### [Problem statement]
Everything from the line with "Continue the three.js" through the line with "const roomShares = [0, 1];" should be repeated exactly, both of those lines included, and nothing else.

* * * * * * *

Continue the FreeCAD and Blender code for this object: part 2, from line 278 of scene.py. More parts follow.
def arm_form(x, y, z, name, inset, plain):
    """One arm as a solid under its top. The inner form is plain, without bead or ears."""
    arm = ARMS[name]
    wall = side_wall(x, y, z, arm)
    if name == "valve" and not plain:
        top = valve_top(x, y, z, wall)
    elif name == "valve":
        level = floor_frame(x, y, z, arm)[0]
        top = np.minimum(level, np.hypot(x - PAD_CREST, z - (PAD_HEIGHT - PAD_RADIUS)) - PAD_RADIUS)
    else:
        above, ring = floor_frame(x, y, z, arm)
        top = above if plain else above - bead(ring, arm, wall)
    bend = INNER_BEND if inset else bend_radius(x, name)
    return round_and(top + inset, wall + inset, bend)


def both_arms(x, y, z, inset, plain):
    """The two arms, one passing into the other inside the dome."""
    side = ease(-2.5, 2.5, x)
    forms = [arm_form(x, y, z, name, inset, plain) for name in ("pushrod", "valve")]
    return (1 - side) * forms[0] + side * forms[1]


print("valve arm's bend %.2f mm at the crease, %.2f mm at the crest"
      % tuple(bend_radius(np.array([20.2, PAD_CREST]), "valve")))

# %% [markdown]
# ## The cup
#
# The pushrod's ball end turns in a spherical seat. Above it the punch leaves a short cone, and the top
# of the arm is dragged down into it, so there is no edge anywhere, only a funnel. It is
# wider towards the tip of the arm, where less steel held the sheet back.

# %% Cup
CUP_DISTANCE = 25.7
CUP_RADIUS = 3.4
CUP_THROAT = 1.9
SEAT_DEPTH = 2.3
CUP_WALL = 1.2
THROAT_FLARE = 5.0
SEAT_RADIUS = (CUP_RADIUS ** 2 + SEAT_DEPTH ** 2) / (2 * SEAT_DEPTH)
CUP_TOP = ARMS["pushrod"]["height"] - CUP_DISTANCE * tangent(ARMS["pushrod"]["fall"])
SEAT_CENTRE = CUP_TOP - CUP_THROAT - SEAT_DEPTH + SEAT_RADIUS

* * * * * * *

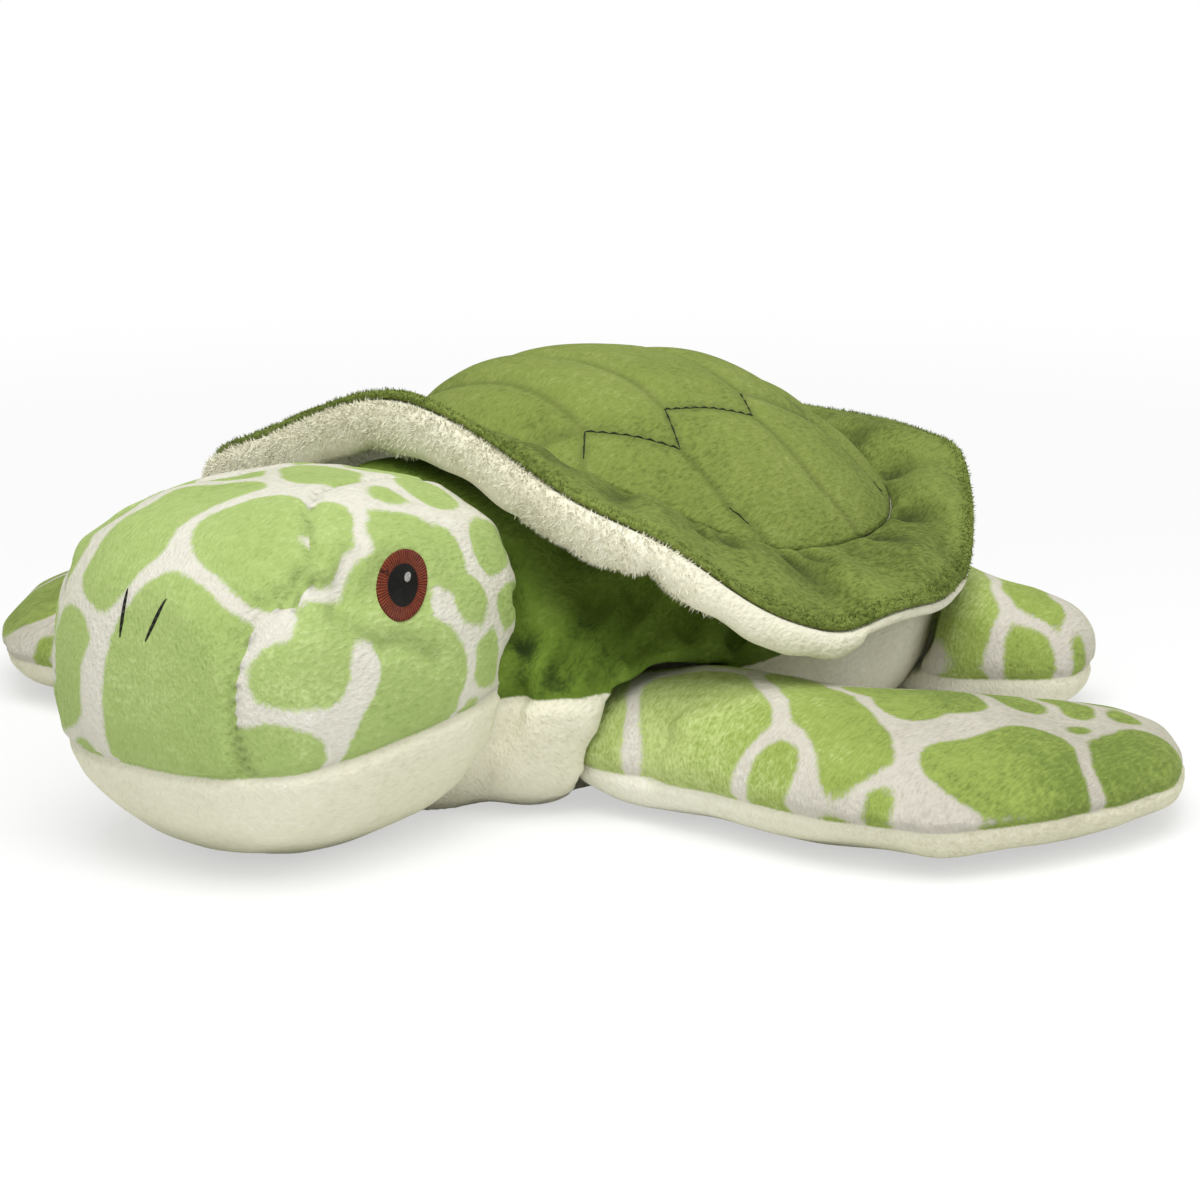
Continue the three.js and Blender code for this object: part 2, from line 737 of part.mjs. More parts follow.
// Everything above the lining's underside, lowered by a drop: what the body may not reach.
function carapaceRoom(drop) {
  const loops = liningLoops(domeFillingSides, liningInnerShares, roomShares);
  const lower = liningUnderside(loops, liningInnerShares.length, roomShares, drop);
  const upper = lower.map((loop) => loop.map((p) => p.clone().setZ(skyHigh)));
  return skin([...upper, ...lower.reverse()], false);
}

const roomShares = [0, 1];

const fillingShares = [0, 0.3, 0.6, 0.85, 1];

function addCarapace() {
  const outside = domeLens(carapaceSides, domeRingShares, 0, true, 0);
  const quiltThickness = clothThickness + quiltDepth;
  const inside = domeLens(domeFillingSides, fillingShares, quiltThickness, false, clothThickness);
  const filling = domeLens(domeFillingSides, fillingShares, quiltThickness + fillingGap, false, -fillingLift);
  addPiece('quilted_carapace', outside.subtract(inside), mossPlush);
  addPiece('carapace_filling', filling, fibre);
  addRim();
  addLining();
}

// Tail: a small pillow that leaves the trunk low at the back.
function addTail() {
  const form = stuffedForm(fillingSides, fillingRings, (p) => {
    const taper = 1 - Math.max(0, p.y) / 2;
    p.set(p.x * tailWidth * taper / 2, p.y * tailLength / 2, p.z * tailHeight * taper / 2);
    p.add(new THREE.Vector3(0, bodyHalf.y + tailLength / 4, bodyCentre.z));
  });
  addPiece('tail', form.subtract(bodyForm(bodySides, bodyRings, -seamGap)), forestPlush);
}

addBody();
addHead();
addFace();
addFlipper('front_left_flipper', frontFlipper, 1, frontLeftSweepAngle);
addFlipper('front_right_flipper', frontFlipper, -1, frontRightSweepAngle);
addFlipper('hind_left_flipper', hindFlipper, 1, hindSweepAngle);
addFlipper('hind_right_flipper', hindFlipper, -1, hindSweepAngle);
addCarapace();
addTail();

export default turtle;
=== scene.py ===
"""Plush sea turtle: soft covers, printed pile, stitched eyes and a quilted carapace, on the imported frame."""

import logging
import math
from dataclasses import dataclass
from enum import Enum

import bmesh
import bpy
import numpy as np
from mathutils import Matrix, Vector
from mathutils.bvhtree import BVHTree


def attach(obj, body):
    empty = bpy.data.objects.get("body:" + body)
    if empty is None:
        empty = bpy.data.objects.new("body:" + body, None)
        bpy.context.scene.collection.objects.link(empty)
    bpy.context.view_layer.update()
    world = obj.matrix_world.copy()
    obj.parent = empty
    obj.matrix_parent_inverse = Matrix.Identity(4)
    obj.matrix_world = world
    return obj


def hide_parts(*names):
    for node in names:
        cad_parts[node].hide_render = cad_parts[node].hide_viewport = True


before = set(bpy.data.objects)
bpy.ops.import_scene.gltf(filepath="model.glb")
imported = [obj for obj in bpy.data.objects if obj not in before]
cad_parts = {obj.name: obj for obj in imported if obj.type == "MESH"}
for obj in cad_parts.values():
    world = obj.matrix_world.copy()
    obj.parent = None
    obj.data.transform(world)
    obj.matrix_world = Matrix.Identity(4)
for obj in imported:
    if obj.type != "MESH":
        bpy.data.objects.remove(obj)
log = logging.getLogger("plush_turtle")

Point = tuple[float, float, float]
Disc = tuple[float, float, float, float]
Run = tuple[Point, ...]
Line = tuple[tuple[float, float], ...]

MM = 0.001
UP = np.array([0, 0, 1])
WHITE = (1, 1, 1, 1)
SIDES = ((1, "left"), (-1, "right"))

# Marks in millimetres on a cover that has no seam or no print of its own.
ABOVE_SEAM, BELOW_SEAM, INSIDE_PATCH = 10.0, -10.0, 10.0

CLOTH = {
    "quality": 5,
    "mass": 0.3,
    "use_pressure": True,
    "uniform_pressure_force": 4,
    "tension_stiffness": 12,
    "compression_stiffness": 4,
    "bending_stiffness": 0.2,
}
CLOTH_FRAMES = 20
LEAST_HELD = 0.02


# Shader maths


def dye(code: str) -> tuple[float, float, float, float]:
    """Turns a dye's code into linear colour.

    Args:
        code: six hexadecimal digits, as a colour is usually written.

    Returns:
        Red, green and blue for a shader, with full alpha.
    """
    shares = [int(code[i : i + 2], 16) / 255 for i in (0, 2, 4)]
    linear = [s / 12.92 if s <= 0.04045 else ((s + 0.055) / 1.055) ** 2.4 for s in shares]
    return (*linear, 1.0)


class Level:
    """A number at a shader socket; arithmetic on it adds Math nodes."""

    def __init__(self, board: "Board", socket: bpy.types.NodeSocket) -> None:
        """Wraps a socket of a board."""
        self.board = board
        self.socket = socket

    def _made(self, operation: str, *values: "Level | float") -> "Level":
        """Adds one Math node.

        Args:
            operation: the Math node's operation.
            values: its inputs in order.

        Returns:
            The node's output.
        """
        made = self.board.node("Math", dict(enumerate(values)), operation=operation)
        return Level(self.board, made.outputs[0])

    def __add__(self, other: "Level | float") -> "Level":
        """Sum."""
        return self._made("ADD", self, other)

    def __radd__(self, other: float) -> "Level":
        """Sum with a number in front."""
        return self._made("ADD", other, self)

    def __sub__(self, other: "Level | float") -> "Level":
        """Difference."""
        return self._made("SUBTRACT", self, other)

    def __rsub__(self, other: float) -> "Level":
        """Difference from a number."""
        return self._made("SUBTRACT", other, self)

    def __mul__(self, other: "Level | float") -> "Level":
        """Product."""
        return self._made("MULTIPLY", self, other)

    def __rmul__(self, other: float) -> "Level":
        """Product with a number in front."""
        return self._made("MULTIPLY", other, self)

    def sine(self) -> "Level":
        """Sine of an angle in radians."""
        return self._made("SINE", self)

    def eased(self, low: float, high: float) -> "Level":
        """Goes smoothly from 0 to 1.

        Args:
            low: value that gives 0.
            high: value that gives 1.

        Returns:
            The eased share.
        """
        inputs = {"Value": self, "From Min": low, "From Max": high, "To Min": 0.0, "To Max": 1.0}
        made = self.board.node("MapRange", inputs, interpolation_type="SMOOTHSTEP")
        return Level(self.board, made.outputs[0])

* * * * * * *

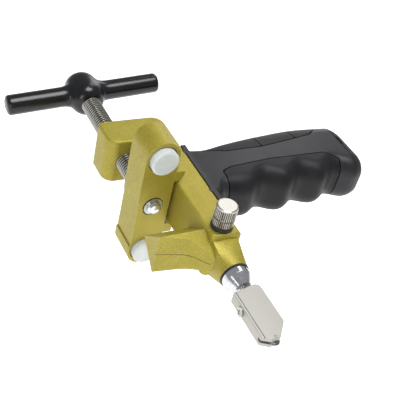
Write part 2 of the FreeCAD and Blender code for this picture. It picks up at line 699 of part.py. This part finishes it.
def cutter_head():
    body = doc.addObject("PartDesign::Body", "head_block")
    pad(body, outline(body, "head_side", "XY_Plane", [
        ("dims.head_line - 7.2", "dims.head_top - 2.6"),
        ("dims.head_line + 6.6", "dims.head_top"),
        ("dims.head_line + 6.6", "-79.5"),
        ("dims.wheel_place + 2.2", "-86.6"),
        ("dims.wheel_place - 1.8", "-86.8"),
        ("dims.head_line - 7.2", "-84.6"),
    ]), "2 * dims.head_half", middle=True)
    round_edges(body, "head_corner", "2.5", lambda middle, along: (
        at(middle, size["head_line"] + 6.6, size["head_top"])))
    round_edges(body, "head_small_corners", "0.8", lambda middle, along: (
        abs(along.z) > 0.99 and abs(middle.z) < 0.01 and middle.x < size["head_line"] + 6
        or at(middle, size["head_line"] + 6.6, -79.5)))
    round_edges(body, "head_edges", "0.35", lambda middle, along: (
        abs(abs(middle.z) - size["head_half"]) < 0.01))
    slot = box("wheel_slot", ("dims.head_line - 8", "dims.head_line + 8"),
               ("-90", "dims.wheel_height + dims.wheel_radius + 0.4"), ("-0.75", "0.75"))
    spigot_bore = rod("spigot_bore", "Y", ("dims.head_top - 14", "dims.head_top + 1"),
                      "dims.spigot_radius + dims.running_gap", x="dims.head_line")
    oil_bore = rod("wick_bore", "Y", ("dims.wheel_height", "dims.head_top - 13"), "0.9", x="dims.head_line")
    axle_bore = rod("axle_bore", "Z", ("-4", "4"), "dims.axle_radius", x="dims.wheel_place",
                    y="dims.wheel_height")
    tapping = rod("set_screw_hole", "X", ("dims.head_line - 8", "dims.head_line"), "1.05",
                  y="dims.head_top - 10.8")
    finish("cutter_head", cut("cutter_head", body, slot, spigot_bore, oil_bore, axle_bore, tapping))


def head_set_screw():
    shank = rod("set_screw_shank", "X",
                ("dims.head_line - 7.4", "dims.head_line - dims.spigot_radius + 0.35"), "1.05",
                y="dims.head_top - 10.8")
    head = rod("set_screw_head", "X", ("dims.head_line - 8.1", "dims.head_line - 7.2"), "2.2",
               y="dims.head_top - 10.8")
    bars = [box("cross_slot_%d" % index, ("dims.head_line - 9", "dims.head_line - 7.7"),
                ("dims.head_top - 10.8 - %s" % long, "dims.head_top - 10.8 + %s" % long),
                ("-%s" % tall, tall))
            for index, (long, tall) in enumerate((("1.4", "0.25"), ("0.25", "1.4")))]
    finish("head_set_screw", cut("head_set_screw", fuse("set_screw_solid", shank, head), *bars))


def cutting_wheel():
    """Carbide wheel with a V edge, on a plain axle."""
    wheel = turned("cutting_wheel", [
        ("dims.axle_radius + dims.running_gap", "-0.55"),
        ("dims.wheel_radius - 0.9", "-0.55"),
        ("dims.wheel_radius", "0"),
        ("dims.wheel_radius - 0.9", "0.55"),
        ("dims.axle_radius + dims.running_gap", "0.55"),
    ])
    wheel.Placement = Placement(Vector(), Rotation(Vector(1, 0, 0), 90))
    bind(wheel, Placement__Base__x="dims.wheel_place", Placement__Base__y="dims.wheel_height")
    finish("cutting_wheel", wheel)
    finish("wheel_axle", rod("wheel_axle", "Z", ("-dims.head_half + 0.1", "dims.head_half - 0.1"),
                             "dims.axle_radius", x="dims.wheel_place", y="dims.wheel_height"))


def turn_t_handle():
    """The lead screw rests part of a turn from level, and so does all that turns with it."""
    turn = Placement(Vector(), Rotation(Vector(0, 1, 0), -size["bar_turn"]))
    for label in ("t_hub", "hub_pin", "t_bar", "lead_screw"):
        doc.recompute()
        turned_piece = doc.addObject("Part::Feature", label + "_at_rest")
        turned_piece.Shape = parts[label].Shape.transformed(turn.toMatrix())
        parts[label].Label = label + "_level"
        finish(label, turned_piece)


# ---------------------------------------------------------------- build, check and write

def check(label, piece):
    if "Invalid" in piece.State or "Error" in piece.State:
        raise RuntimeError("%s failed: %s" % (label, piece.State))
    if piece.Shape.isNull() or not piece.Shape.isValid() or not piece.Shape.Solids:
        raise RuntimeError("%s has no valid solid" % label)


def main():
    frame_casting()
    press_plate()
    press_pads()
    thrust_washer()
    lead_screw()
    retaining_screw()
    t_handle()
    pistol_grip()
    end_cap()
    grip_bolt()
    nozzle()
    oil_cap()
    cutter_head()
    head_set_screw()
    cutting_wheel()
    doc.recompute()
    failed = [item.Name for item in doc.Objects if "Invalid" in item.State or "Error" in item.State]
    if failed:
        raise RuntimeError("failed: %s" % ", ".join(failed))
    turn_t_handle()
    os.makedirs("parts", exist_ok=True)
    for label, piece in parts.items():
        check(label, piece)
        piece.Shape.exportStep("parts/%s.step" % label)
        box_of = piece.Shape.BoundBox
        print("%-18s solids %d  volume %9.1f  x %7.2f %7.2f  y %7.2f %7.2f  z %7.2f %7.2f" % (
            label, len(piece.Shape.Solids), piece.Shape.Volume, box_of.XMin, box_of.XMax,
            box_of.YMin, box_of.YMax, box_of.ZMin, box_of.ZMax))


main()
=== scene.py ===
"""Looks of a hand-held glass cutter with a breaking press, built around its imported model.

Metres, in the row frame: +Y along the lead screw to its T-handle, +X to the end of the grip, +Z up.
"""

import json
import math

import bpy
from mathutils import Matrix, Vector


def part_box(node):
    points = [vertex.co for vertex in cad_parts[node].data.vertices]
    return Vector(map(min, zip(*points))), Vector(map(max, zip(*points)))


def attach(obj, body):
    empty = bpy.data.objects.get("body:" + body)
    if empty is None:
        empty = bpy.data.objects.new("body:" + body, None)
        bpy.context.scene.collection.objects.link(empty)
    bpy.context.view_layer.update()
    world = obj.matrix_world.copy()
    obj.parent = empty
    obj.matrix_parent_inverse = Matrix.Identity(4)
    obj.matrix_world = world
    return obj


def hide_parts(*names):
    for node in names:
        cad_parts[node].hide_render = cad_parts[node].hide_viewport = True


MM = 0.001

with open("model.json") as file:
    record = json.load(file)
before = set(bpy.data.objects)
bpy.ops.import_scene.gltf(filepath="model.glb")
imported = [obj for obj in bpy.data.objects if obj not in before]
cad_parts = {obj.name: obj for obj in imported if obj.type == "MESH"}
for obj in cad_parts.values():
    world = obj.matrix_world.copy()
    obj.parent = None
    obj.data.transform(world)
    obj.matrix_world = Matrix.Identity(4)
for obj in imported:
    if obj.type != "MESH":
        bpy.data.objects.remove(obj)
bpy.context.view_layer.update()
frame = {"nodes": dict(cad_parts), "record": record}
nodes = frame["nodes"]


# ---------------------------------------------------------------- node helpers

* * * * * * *

### [Result]
Continue the three.js and Blender code for this object: part 2, from line 737 of part.mjs. More parts follow.
// Everything above the lining's underside, lowered by a drop: what the body may not reach.
function carapaceRoom(drop) {
  const loops = liningLoops(domeFillingSides, liningInnerShares, roomShares);
  const lower = liningUnderside(loops, liningInnerShares.length, roomShares, drop);
  const upper = lower.map((loop) => loop.map((p) => p.clone().setZ(skyHigh)));
  return skin([...upper, ...lower.reverse()], false);
}

const roomShares = [0, 1];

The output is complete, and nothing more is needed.